In 1992, after German reunification but before the merging of the two national railway companies, all DR locos were renumbered to bring them into line with Bundesbahn convention. As such:-
DR class 108 > DB class 293
DR class 110 > DB class 201
DR class 111 > DB class 298.3
DR class 112 > DB class 202
DR class 114 > DB class 204
Fall and Rise
Following German reunification, while various locos from either side of the erstwhile Iron Curtain gained regular workings to places that – shortly before – had been in a different country, the V100 locomotives by and large retained their original spheres of operation. However, as with most of the rest of the ex-DR traction, the forecast for them was grim in the brave new world.
Goods traffic dropped off a cliff in the former East Germany, for a number of reasons, but mainly due to the shifting economic landscape of Europe in the early 1990s. The passenger traffic that was left was also decimated, as branch lines were closed, and what remained was taken over by brand new multiple units. The 202s lost their last booked passenger work in 2001.
However, the decline of this locomotive type at around the turn of the century coincided perfectly with the increasing liberalisation of the German railway scene and the emergence of small (or sometimes, not quite so small!) private freight operators onto the national network. Here were numerous companies wishing to run trains, but with insufficient funds to procure new locomotives – redundant V100s were the ideal solution for them. Despite initial resistance from DB themselves, sufficient locomotives were made available (plus ex-industrial and ex-narrow gauge sisters) for the Schienenfahrzeugzentrum Stendal (now Alstom) to craft a heavy refurbishment programme which essentially turned them out as “brand new locos” – with more powerful Caterpillar or MTU power units – available to rent or to buy outright.
At the InnoTrans expo in Berlin in 2000, the first of these machines – 203 001, the former 202 349 – was unveiled to the public, thus opening a new chapter of the history of these interesting locomotives and turning the future of the German railfreight scene irretrievably in a new direction – a story that will be the subject of a future article on this site…
Although it is many years since this class had any proper regular passenger workings, there is an annual event of interest on the island of Rügen in north-east Germany, when the single-car DMU shuttle on the branch from Bergen auf Rügen to Lauterbach Mole is replaced by top-and-tail Pressnitztalbahn 202s sandwiching two coaches for five days in the middle of April. In 2016, this featured 202 565 and 202 703; in 2017, 202 565 and 204 425; and in 2018, 202 565 and 202 708. This is expected to return in 2019, although the dates are yet to be advised.
There are also occasional “gala weekends” of steam shuttles in the same neck of the woods, usually using the Pressnitztalbahn’s 2-8-2T 86 1333 top and tail with one of its 202s. One such weekend is coming up – 13th and 15th July 2018 – with shuttles between Greifswald Hbf and Ladebow.
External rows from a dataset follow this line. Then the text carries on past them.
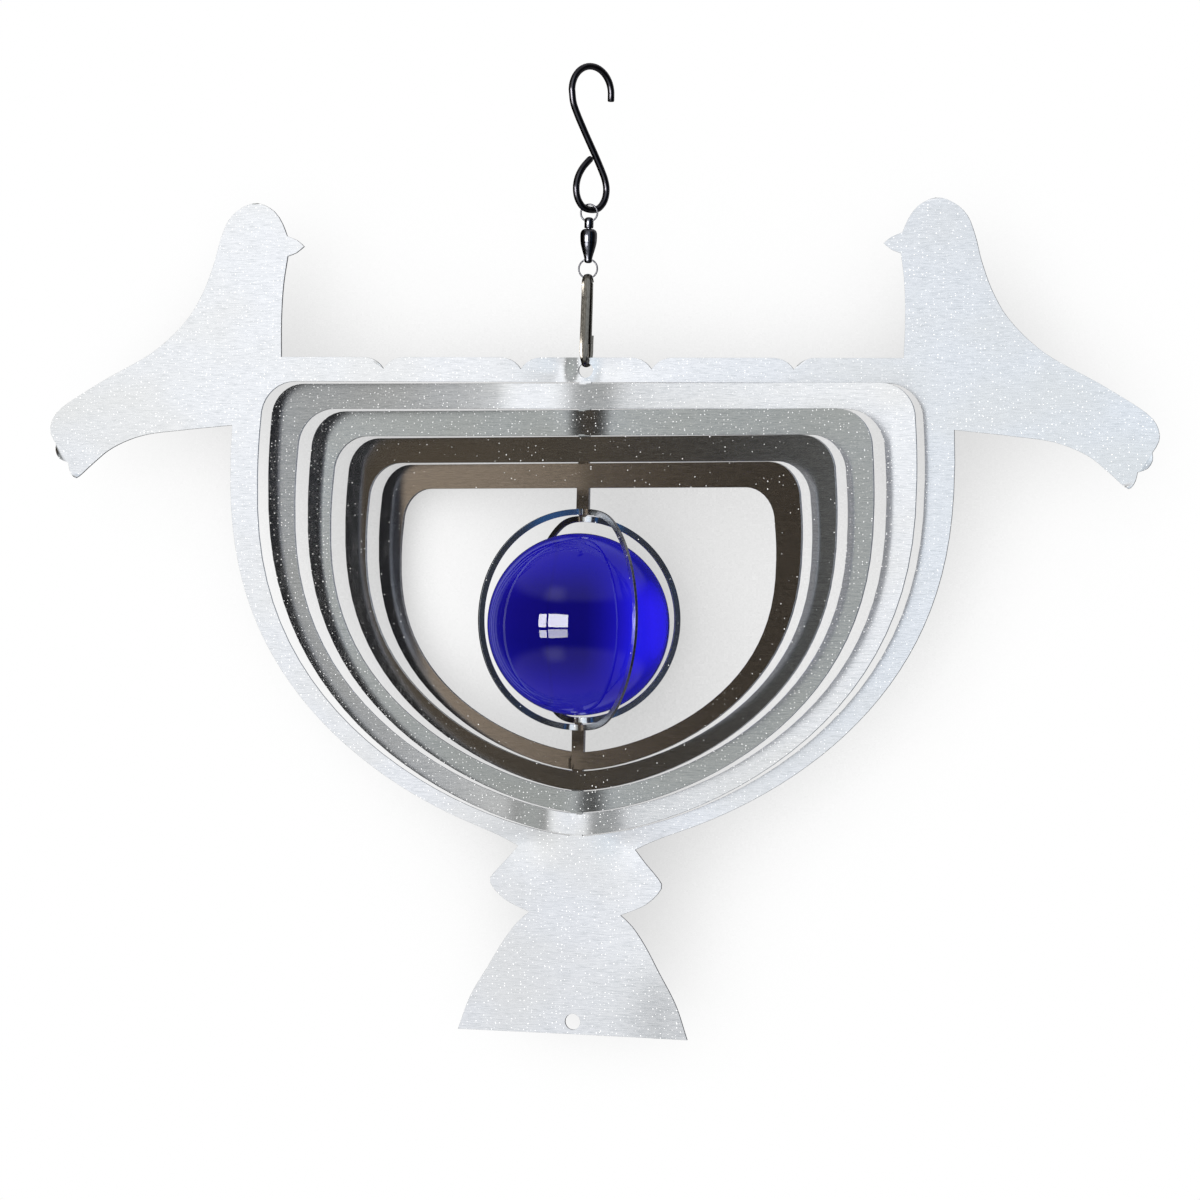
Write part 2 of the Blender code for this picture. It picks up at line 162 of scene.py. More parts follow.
def turned_point(across, depth, height, turn):
    """World point from a distance across a turned plane, a distance out of its back and a height."""
    a = math.radians(turn)
    return Vector((across * math.cos(a) + depth * math.sin(a),
                   -across * math.sin(a) + depth * math.cos(a), height))


def ease(low, high, value):
    """Smooth step from 0 at low to 1 at high."""
    t = min(max((value - low) / (high - low), 0.0), 1.0)
    return t * t * (3 - 2 * t)


def smooth_run(points, step):
    """Points about one step apart on a smooth curve through the given ones (Catmull-Rom)."""
    ends = [Vector(p) for p in points]
    ends = [2 * ends[0] - ends[1]] + ends + [2 * ends[-1] - ends[-2]]
    run = []
    for before, start, end, after in zip(ends, ends[1:], ends[2:], ends[3:]):
        count = max(2, round((end - start).length / step))
        for i in range(count):
            t = i / count
            run.append(0.5 * (2 * start + (end - before) * t
                              + (2 * before - 5 * start + 4 * end - after) * t ** 2
                              + (3 * start - before - 3 * end + after) * t ** 3))
    return run + [ends[-2]]


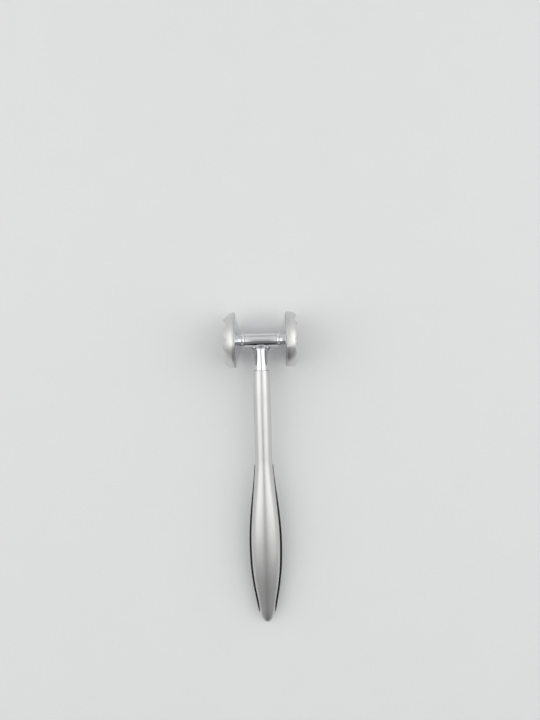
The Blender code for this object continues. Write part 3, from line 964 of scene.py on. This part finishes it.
def inlay_ring(side, along):
    """Section of an inlay: crowned outside, rounded where it meets the groove's edges, flat behind."""
    half_width, half_thickness = handle_size(along)
    half_height = max(inlay_half_height(along) - INLAY_GAP, INLAY_GAP)
    widest = math.asin(half_height / half_thickness)
    floor = half_width - GROOVE_DEPTH + INLAY_GAP
    edge = half_width * math.cos(widest) + INLAY_EDGE_PROUD
    round_size = min(INLAY_EDGE_ROUND, half_height / 2)
    inside = math.asin((half_height - round_size) / half_thickness)
    arc = []
    for at in range(INLAY_ARC_STEPS + 1):
        turn = inside * (2 * at / INLAY_ARC_STEPS - 1)
        crown = INLAY_EDGE_PROUD + (INLAY_CROWN - INLAY_EDGE_PROUD) * (1 - (turn / inside) ** 2)
        arc.append(((half_width + crown) * math.cos(turn), half_thickness * math.sin(turn)))
    upper = quarter_round(arc[-1], (edge, half_height), (edge - round_size, half_height), EDGE_STEPS)[1:]
    lower = [(x, -z) for x, z in reversed(upper)]
    points = lower + arc + upper + [(floor, half_height), (floor, -half_height)]
    return [(side * x, -along, z) for x, z in points]


def make_inlay(name, side, material):
    rings = [
        inlay_ring(side, INLAY_START + INLAY_GAP + (INLAY_END - INLAY_START - 2 * INLAY_GAP) * place)
        for place, _ in INLAY_CURVE
    ]
    return dress(lay_down(skin(rings), name), material, "black_soft_grip", name.replace("_piece", ""))


def make_pin(material):
    """Cross pin with rounded ends, each a little below the stem's surface."""
    reach = handle_size(PIN_PLACE)[0] - PIN_RECESS
    edge = PIN_EDGE_ROUND
    corner = (reach, PIN_RADIUS)
    end = quarter_round((reach, PIN_RADIUS - edge), corner, (reach - edge, PIN_RADIUS), EDGE_STEPS)
    outline = [(reach, 0), *end, *[(-x, radius) for x, radius in reversed(end)], (-reach, 0)]
    bm = lathe(outline, PIN_SIDES)
    bm.transform(Matrix.Translation((0, -PIN_PLACE, 0)))
    return dress(lay_down(bm, "neck_cross_pin_piece"), material, "plain_steel", "neck_cross_pin")


# Stage

def make_camera():
    """Camera straight above, placed and turned so that head and tail fall where the photograph has them."""
    turn = math.atan2(TAIL_AT[0] - HUB_AT[0], TAIL_AT[1] - HUB_AT[1])
    hub = LYING.translation
    scale = TABLE_SCALE * (1 - hub.z / CAMERA_HEIGHT)
    right = (PHOTO_WIDTH / 2 - HUB_AT[0]) * scale
    up = (HUB_AT[1] - PHOTO_HEIGHT / 2) * scale
    data = bpy.data.cameras.new("camera")
    data.sensor_fit = "VERTICAL"
    data.sensor_height = SENSOR_HEIGHT
    data.lens = data.sensor_height * CAMERA_HEIGHT / (TABLE_SCALE * PHOTO_HEIGHT)
    camera = bpy.data.objects.new("camera", data)
    camera.location = (
        hub.x + right * math.cos(turn) + up * math.sin(turn),
        hub.y - right * math.sin(turn) + up * math.cos(turn),
        CAMERA_HEIGHT,
    )
    camera.rotation_euler = (0, 0, -turn)
    bpy.context.scene.collection.objects.link(camera)
    bpy.context.scene.camera = camera
    return camera


def make_floor():
    material, tree, shader = new_material("pale table", 0)
    paper = noise(tree, 30, 4)
    link(tree, mix_colour(tree, paper, *TABLE_TONES), shader.inputs["Base Color"])
    shader.inputs["Roughness"].default_value = TABLE_ROUGHNESS
    bm = bmesh.new()
    bmesh.ops.create_grid(bm, x_segments=1, y_segments=1, size=TABLE_HALF_SIZE)
    floor = mesh_object("table", bm)
    floor.data.materials.append(material)


def make_softbox(name, side, aim):
    """Lamp to one side of the camera, halfway up, that draws one of the two bright lines along the handle."""
    data = bpy.data.lights.new(name, "AREA")
    data.shape = "RECTANGLE"
    data.size = SOFTBOX_HEIGHT
    data.size_y = SOFTBOX_LENGTH
    data.energy = SOFTBOX_POWER
    lamp = bpy.data.objects.new(name, data)
    lamp.location = (side * SOFTBOX_REACH, aim.y + SOFTBOX_SHIFT, SOFTBOX_LIFT)
    lamp.rotation_euler = (0, side * math.atan2(SOFTBOX_REACH, SOFTBOX_LIFT), 0)
    bpy.context.scene.collection.objects.link(lamp)


def layered_light(tree, ways, light, layers):
    """Light of one part of the room: each layer takes over where its way of looking crosses its span."""
    for way, low, high, level in layers:
        light = mix_colour(tree, ramp(tree, ways[way], low, high), light, level)
    return light


def make_world():
    """Soft white room: bright to both sides, greyer overhead and behind the head, dark past the tail."""
    world = bpy.data.worlds.new("studio")
    world.use_nodes = True
    bpy.context.scene.world = world
    tree = world.node_tree
    background = tree.nodes["Background"]
    way = tree.nodes.new("ShaderNodeSeparateXYZ")
    link(tree, tree.nodes.new("ShaderNodeTexCoord").outputs["Generated"], way.inputs[0])
    ways = {
        "head": way.outputs["Y"],
        "tail": math_node(tree, "MULTIPLY", way.outputs["Y"], -1),
        "aside": math_node(tree, "ABSOLUTE", way.outputs["X"]),
    }
    above = layered_light(tree, ways, ABOVE_LIGHT, ABOVE_LAYERS)
    past_tail = layered_light(tree, ways, TAIL_LIGHT, TAIL_LAYERS)
    middle = mix_colour(tree, ramp(tree, ways["tail"], *TAIL_FADE), above, past_tail)
    sides = layered_light(tree, ways, SIDE_LIGHT, SIDE_LAYERS)
    room = mix_colour(tree, ramp(tree, ways["aside"], *SIDE_FADE), middle, sides)
    seen = tree.nodes.new("ShaderNodeLightPath").outputs["Is Camera Ray"]
    link(tree, mix_colour(tree, seen, room, BACKDROP), background.inputs["Color"])


def main():
    make_camera()
    groups = {"wear_and_shade": edge_wear_and_shade_group(), "casting": casting_group(), "handling": handling_group()}
    satin = satin_material(groups)
    chrome = chrome_material(groups)
    steel = steel_material(groups)
    rubber = rubber_material(groups)
    tree = toothed_face_tree()

    for title, facing, disc in (("coarse", -1, COARSE), ("fine", 1, FINE)):
        make_disc(f"{title}_face_disc_piece", facing, disc, tree, satin)
        make_flare(f"{title}_side_flare_piece", facing, chrome)
    make_tee(chrome)
    make_handle(satin)
    make_inlay("left_grip_inlay_piece", -1, rubber)
    make_inlay("right_grip_inlay_piece", 1, rubber)
    make_pin(steel)
    for node in ("tie_rod", "coarse_side_lock_washer", "fine_side_lock_washer"):
        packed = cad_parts[node]
        packed.data.materials.clear()
        packed.data.materials.append(steel)

    make_floor()
    aim = LYING.translation
    make_softbox("left softbox", -1, aim)
    make_softbox("right softbox", 1, aim)
    make_world()
    bpy.context.scene.view_settings.view_transform = "Standard"


main()
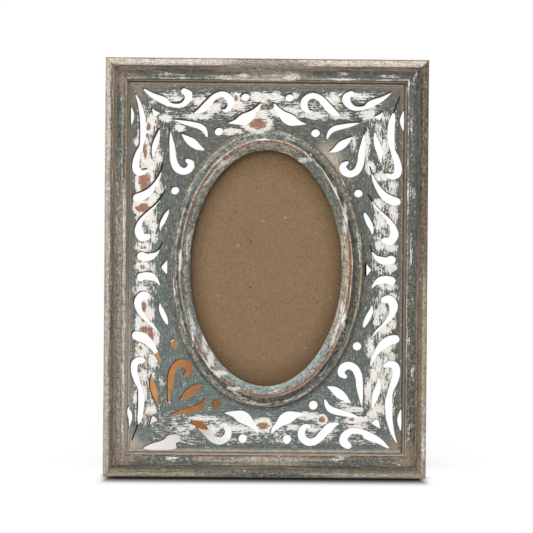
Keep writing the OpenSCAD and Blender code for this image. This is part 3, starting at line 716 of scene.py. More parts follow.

The 202 is advertised in publicity as 202 708, however it is expected that it is more likely to produce 204 271 (ex-DB 202 271).
There are also railtours:-
202 565 of the Pressnitztalbahn is specified by painted number for a railtour on Saturday 27th October 2018 which runs from the former East Germany into the Czech Republic.
An unspecified machines is also advertised to work a tour on Saturday 3rd November 2018.
Additionally, there are usually one or two workings in the calendar for the metre-gauge “Harzkamels”; details here. Currently 199 861 (ex-DB 299 110) is the only one with a serviceable boiler, so handles all of the passenger workings in the colder months, but 199 872 (ex-DB 299 114) does get the occasional working in the Summer when heat is not required.